Maximize the Value of Your IRA

Individual retirement accounts (IRAs) continue to be one of the most powerful ways to accumulate funds for a financially secure retirement for a multitude of reasons:

  • IRAs are convenient ways to save money.
  • IRAs are available to everyone with wages.
  • Earnings within IRAs are not subject to current taxation.
  • Contributions may be deductible in some cases.
  • Additional contributions may be made by those ages 50 and above.
  • With self-directed IRAs, there is investment flexibility.
  • There is flexibility when you begin taking money out of IRAs, especially with Roth IRAs.

The keys to maximizing the ultimate value of your IRA are simple - contribute as much as you can, contribute as early as you can and earn as much as you can. Here are four ways to put those keys to work:

Make Contributions

Everyone with earned income (wages) is eligible to contribute up to $5,500 for 2014. You can contribute to a regular IRA regardless of your income. It may be tax-deductible if you are not a participant in a company sponsored plan or if your adjusted income is below certain levels.

2014 Modified adjusted gross income levels for regular IRA contribution deductibility

2014 single filers 2014 joint filers
Fully deductible Under $60,000 Under $96,000
Partially deductible $60,000 to $70,000 $96,000 to $116,000
Not deductible Over $70,000 Over $116,000

Roth IRA contributions are not deductible, but can be made by those with adjusted gross income under certain levels.

2014 Modified adjusted gross income levels for Roth IRA contribution eligibility
2014 single filers 2014 joint filers
Full contribution Under $114,000 Under $181,000
Partial contribution $114,000 to $129,000 $181,000 to $191,000
No contribution Over $129,000 Over $191,000

(Consult your tax advisor to determine how these rules apply to you.)

Take Advantage of the Catch-up Provision

For the past several years, individuals age 50 and above have been eligible to contribute extra amounts to their IRAs.
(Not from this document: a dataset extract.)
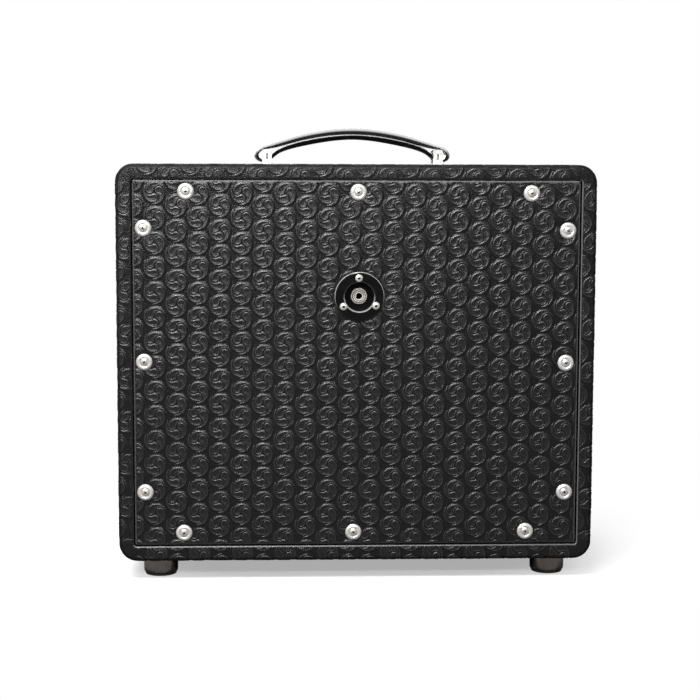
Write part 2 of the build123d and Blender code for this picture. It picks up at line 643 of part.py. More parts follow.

For 2014, those individuals can contribute an extra $1,000 to their IRAs. For someone that turned age 50 in 2013 and that makes extra $1,000 contributions for 15 years until they retire at age 65, the extra accumulation would be over $25,000, assuming they earned 7% on their funds.

Make Contributions Early

The earlier you make contributions, the earlier your money begins earning on a tax-deferred basis. The latest you can make 2014 contributions is April 15, 2015 (or the extended due date of your tax return). The earliest you can make 2015 contributions is January 1, 2015. By making your contribution early, you are more likely to make an extra contribution over your working career and it adds up. For someone age 30, it can mean an extra $29,004 (assuming an earnings rate of 6%). For a 45 year old, the extra funds could amount to over $12,000.

Invest Your IRA Wisely

Your IRA is, or will become, a significant part of your net worth. How it is invested deserves the same attention you give your other investments. Be sure to include your IRA in your overall investment planning and apply the same principles of asset allocation, diversification and risk tolerance. Because the funds in your IRA will remain there for extended periods of time, you should take a long term approach with how the funds are invested. If you choose a lower risk fixed income approach, consider longer term CDs instead of shorter-term savings accounts or money market funds. If you are considering equity investments, remember these funds will have many years to grow and choose wisely.

You will ultimately be responsible for your retirement and the decisions you make on managing your investments are important. Doing your homework and using the services of a qualified professional can make a large difference.